The vast majority of Federal Reserve members agreed to keep policy rates unchanged in the 3.5%–3.75% range at the latest monetary policy meeting. As widely anticipated, the decision had little impact on financial markets.

By contrast, the White House is unlikely to welcome the Fed’s inaction. The Trump administration would prefer lower borrowing costs to support household spending and provide additional momentum to the economy ahead of the November 3 midterm elections.
It is therefore unsurprising that both Stephen Miran, the most recent Fed governor appointed by Donald Trump, and Christopher Waller, who is seen as a contender for the Fed chairmanship, voted in favour of another rate cut, aligning with the President’s preferences.

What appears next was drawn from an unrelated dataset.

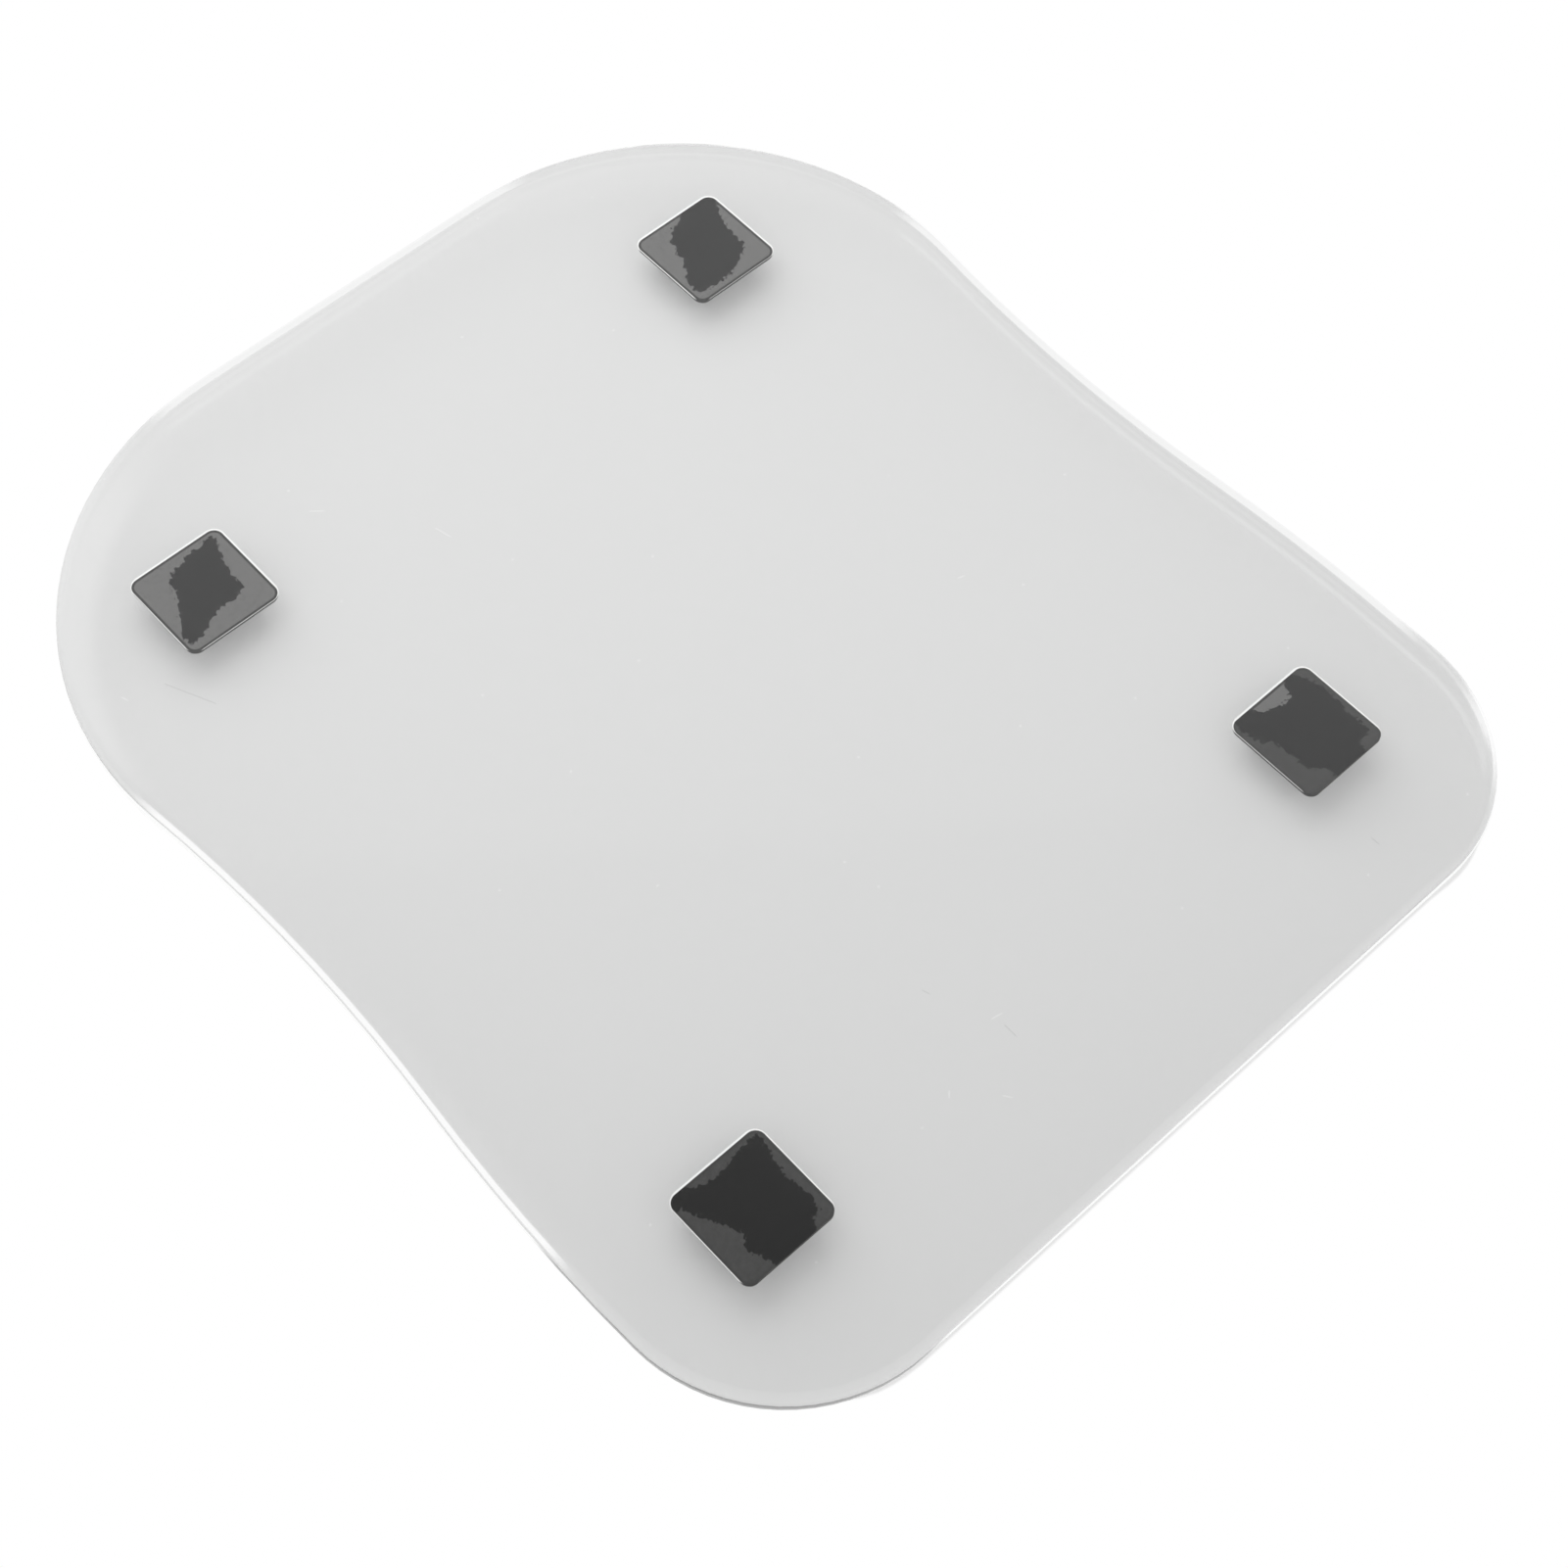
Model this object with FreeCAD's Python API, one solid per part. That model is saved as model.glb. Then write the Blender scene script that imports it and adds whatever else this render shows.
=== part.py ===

Investors shouldn’t expect aggressive rate cuts
At this stage, however, the US central bank remains well positioned to fulfil its mandate of price stability and labour market support. It expects only limited rate cuts in 2025 and beyond.
While the appointment of a new Chair could influence communication at the margin, monetary policy decisions remain collective.
Replacing Jerome Powell alone would not be sufficient to undermine the Fed’s independence, which should allow it to continue playing its role over the coming quarters.
Given this resilient economic backdrop, we maintain our exposure to the US market across all our diversified portfolios.